Out of these data, fragmented as they are, the remark of Ptolemy that in the rear of Dyrrah there lived an Illyrian tribe by the name of Alban, arbanite, constitutes the basis of the dissemination and use of this name with a wider implication. During the VII-VIII Century A.D. and later, this population became ever more important. The local medieval population that had preserved its ancient name gave the name to the region, Arbanon, Arberi. Initially, it was the name of a definite territory limited in space. Later it spread even to the other inhabitants of the provinces, which shared the same characteristics with the people of arbanon, including Prevalitania, New Epirus, Old Epirus and Dardania. Arbanon was initially the name of a small territory, which kept growing until it became a general denomination. The generalisation of the name was favoured by numerous converging economic, cultural, linguistic and ethnic factors, which were the same for all the population of the provinces we mentioned and which consequently were called by the same name, Arberi.

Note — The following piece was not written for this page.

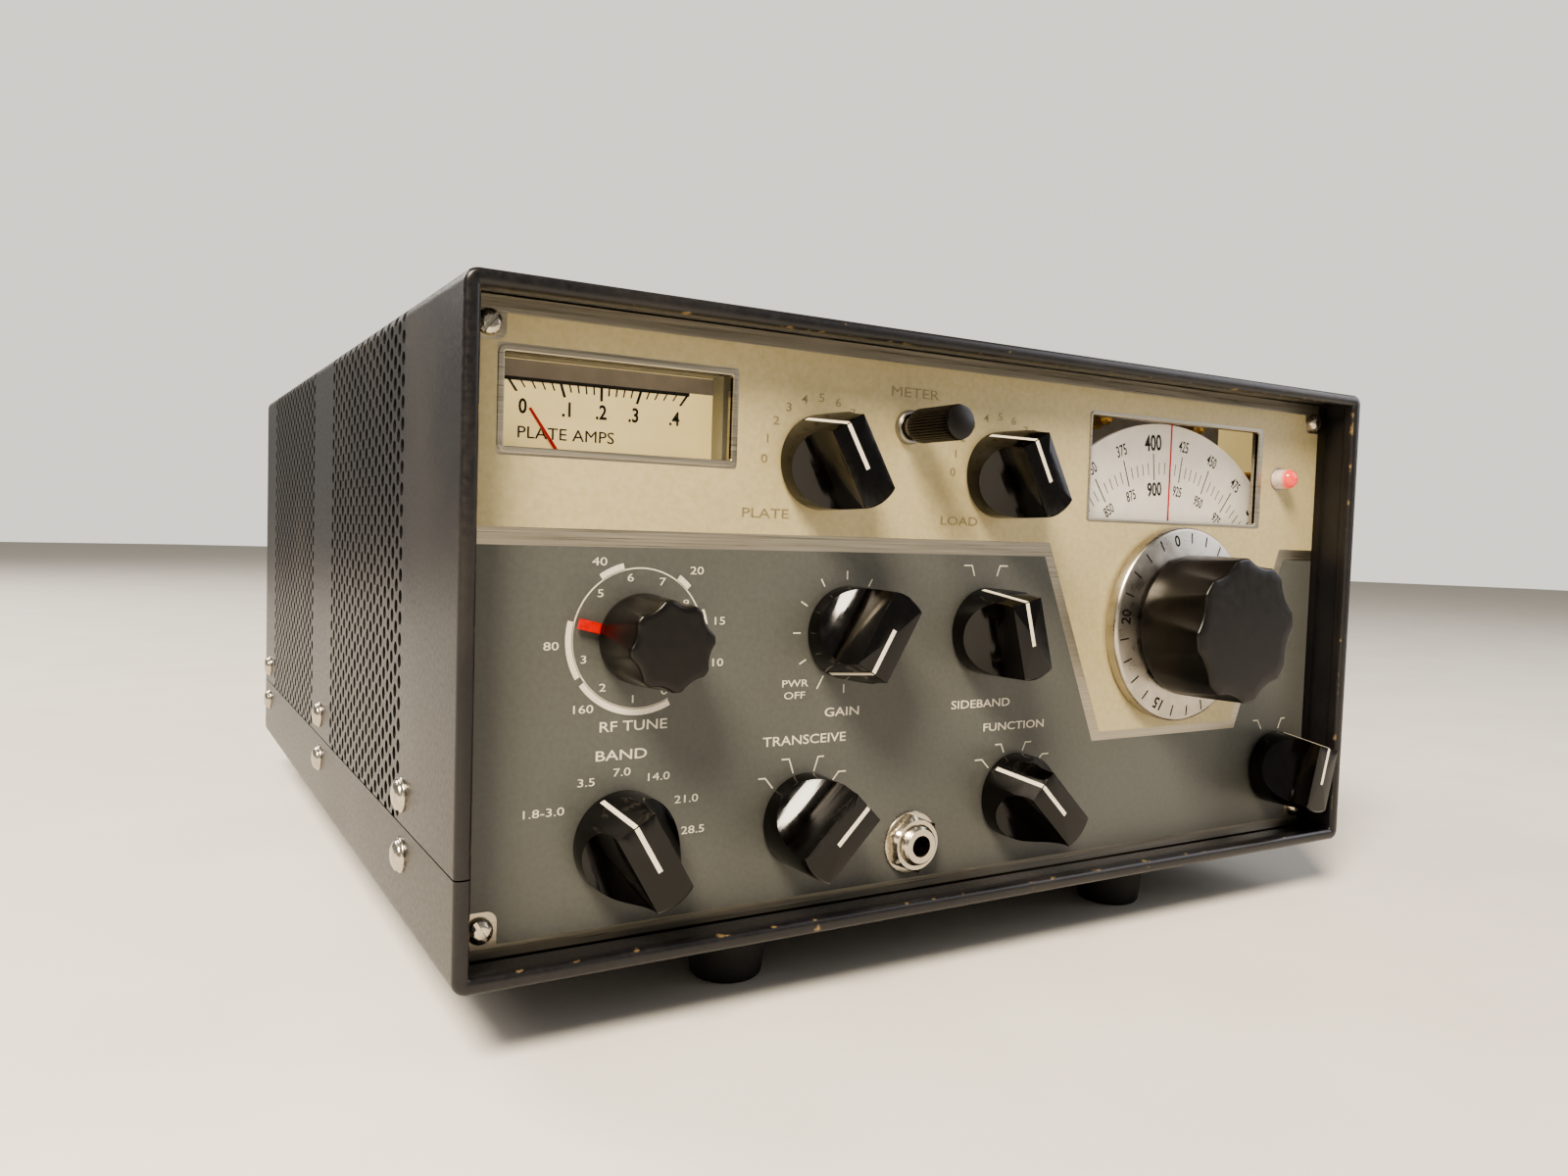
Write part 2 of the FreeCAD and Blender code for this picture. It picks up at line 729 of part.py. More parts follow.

This is a synthesis of the historical development of the inhabitants of our country based on the studies of the linguists, historians, archaeologists and anthropologists. But there is also another truth; the fact that the Albanian people lives in this territory, handing down from one generation to the other its language and culture shows that it is an ancient people. It has been giving and taking to the neighbouring peoples and cultures but it always preserved its own independence.